## Exercise description
The data must be returned in full and exactly as given.

## Dataset excerpt

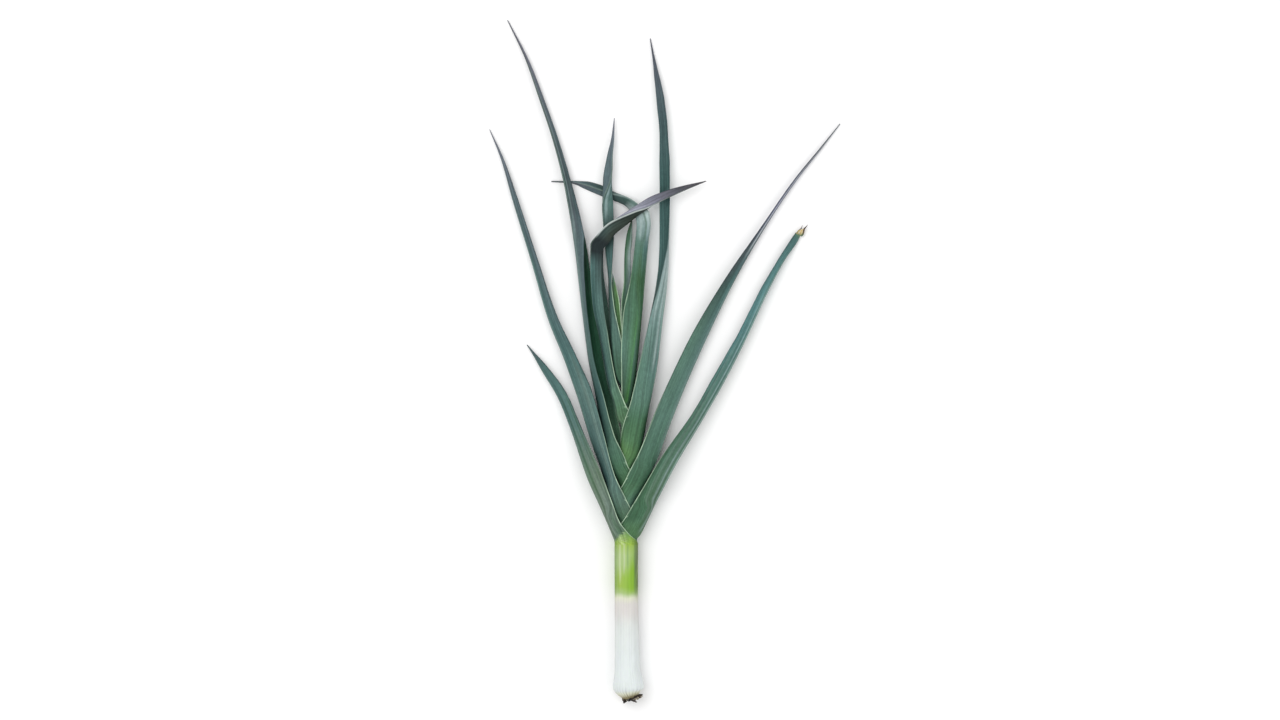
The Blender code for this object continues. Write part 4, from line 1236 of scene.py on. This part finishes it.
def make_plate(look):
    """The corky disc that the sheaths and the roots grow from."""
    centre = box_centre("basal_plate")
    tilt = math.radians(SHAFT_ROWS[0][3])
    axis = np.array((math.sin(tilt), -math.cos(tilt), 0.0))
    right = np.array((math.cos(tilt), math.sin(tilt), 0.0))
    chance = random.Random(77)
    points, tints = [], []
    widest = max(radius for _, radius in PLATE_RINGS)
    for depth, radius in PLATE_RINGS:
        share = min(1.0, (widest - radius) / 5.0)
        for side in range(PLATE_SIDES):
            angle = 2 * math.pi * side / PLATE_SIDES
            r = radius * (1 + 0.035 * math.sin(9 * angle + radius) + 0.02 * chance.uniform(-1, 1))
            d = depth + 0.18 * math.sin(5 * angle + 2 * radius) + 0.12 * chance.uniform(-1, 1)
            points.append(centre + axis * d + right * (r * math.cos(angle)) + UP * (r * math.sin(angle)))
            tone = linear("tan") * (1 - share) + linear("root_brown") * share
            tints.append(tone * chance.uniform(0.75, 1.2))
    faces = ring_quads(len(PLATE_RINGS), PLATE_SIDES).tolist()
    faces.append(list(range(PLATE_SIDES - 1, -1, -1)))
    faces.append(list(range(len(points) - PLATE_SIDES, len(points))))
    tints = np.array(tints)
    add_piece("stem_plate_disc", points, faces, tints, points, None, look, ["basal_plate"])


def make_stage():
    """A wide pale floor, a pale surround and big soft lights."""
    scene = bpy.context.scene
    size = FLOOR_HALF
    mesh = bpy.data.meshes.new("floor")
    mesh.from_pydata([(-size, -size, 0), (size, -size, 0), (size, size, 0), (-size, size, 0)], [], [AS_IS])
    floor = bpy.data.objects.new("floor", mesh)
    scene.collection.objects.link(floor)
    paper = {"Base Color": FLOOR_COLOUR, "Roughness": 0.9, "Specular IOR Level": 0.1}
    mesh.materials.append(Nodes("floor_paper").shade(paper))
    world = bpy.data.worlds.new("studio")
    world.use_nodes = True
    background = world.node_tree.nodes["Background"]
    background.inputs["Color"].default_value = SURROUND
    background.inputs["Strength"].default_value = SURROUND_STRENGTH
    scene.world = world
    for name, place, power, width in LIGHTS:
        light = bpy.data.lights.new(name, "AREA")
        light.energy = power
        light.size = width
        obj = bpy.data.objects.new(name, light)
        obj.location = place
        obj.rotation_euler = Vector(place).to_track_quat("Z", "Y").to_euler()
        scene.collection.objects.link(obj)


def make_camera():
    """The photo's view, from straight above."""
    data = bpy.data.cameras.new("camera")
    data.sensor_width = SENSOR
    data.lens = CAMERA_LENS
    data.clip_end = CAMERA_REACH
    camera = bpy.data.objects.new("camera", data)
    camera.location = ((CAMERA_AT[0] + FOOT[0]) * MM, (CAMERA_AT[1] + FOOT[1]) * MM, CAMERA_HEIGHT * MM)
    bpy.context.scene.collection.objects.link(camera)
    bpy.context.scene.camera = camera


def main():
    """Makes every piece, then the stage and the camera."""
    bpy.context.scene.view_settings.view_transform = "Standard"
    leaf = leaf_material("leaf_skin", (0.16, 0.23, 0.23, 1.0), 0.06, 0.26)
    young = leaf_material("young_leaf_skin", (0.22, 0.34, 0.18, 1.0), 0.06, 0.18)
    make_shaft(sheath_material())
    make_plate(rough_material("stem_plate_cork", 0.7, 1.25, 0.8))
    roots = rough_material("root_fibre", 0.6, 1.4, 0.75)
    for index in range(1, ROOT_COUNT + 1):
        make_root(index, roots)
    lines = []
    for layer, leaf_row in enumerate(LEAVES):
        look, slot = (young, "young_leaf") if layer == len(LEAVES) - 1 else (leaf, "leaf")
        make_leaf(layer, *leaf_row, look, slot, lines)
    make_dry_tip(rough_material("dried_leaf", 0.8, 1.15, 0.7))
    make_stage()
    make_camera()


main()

## Correct response
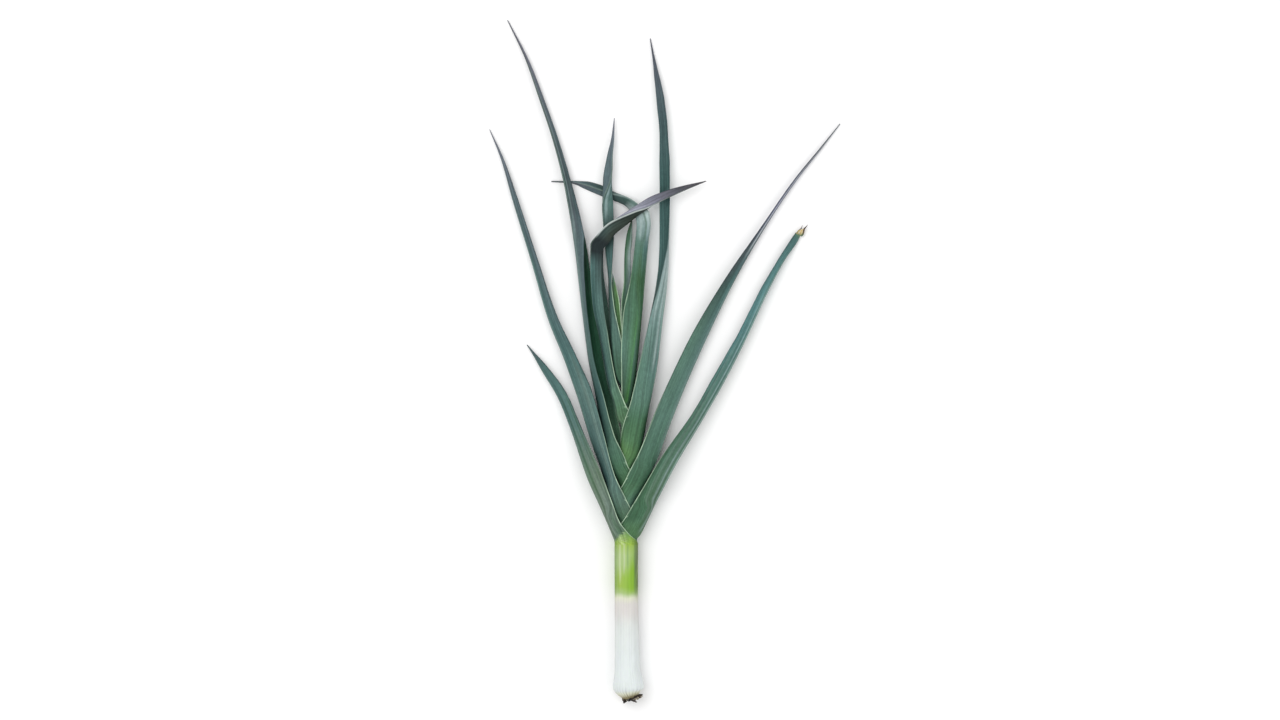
The Blender code for this object continues. Write part 4, from line 1236 of scene.py on. This part finishes it.
def make_plate(look):
    """The corky disc that the sheaths and the roots grow from."""
    centre = box_centre("basal_plate")
    tilt = math.radians(SHAFT_ROWS[0][3])
    axis = np.array((math.sin(tilt), -math.cos(tilt), 0.0))
    right = np.array((math.cos(tilt), math.sin(tilt), 0.0))
    chance = random.Random(77)
    points, tints = [], []
    widest = max(radius for _, radius in PLATE_RINGS)
    for depth, radius in PLATE_RINGS:
        share = min(1.0, (widest - radius) / 5.0)
        for side in range(PLATE_SIDES):
            angle = 2 * math.pi * side / PLATE_SIDES
            r = radius * (1 + 0.035 * math.sin(9 * angle + radius) + 0.02 * chance.uniform(-1, 1))
            d = depth + 0.18 * math.sin(5 * angle + 2 * radius) + 0.12 * chance.uniform(-1, 1)
            points.append(centre + axis * d + right * (r * math.cos(angle)) + UP * (r * math.sin(angle)))
            tone = linear("tan") * (1 - share) + linear("root_brown") * share
            tints.append(tone * chance.uniform(0.75, 1.2))
    faces = ring_quads(len(PLATE_RINGS), PLATE_SIDES).tolist()
    faces.append(list(range(PLATE_SIDES - 1, -1, -1)))
    faces.append(list(range(len(points) - PLATE_SIDES, len(points))))
    tints = np.array(tints)
    add_piece("stem_plate_disc", points, faces, tints, points, None, look, ["basal_plate"])


def make_stage():
    """A wide pale floor, a pale surround and big soft lights."""
    scene = bpy.context.scene
    size = FLOOR_HALF
    mesh = bpy.data.meshes.new("floor")
    mesh.from_pydata([(-size, -size, 0), (size, -size, 0), (size, size, 0), (-size, size, 0)], [], [AS_IS])
    floor = bpy.data.objects.new("floor", mesh)
    scene.collection.objects.link(floor)
    paper = {"Base Color": FLOOR_COLOUR, "Roughness": 0.9, "Specular IOR Level": 0.1}
    mesh.materials.append(Nodes("floor_paper").shade(paper))
    world = bpy.data.worlds.new("studio")
    world.use_nodes = True
    background = world.node_tree.nodes["Background"]
    background.inputs["Color"].default_value = SURROUND
    background.inputs["Strength"].default_value = SURROUND_STRENGTH
    scene.world = world
    for name, place, power, width in LIGHTS:
        light = bpy.data.lights.new(name, "AREA")
        light.energy = power
        light.size = width
        obj = bpy.data.objects.new(name, light)
        obj.location = place
        obj.rotation_euler = Vector(place).to_track_quat("Z", "Y").to_euler()
        scene.collection.objects.link(obj)


def make_camera():
    """The photo's view, from straight above."""
    data = bpy.data.cameras.new("camera")
    data.sensor_width = SENSOR
    data.lens = CAMERA_LENS
    data.clip_end = CAMERA_REACH
    camera = bpy.data.objects.new("camera", data)
    camera.location = ((CAMERA_AT[0] + FOOT[0]) * MM, (CAMERA_AT[1] + FOOT[1]) * MM, CAMERA_HEIGHT * MM)
    bpy.context.scene.collection.objects.link(camera)
    bpy.context.scene.camera = camera


def main():
    """Makes every piece, then the stage and the camera."""
    bpy.context.scene.view_settings.view_transform = "Standard"
    leaf = leaf_material("leaf_skin", (0.16, 0.23, 0.23, 1.0), 0.06, 0.26)
    young = leaf_material("young_leaf_skin", (0.22, 0.34, 0.18, 1.0), 0.06, 0.18)
    make_shaft(sheath_material())
    make_plate(rough_material("stem_plate_cork", 0.7, 1.25, 0.8))
    roots = rough_material("root_fibre", 0.6, 1.4, 0.75)
    for index in range(1, ROOT_COUNT + 1):
        make_root(index, roots)
    lines = []
    for layer, leaf_row in enumerate(LEAVES):
        look, slot = (young, "young_leaf") if layer == len(LEAVES) - 1 else (leaf, "leaf")
        make_leaf(layer, *leaf_row, look, slot, lines)
    make_dry_tip(rough_material("dried_leaf", 0.8, 1.15, 0.7))
    make_stage()
    make_camera()


main()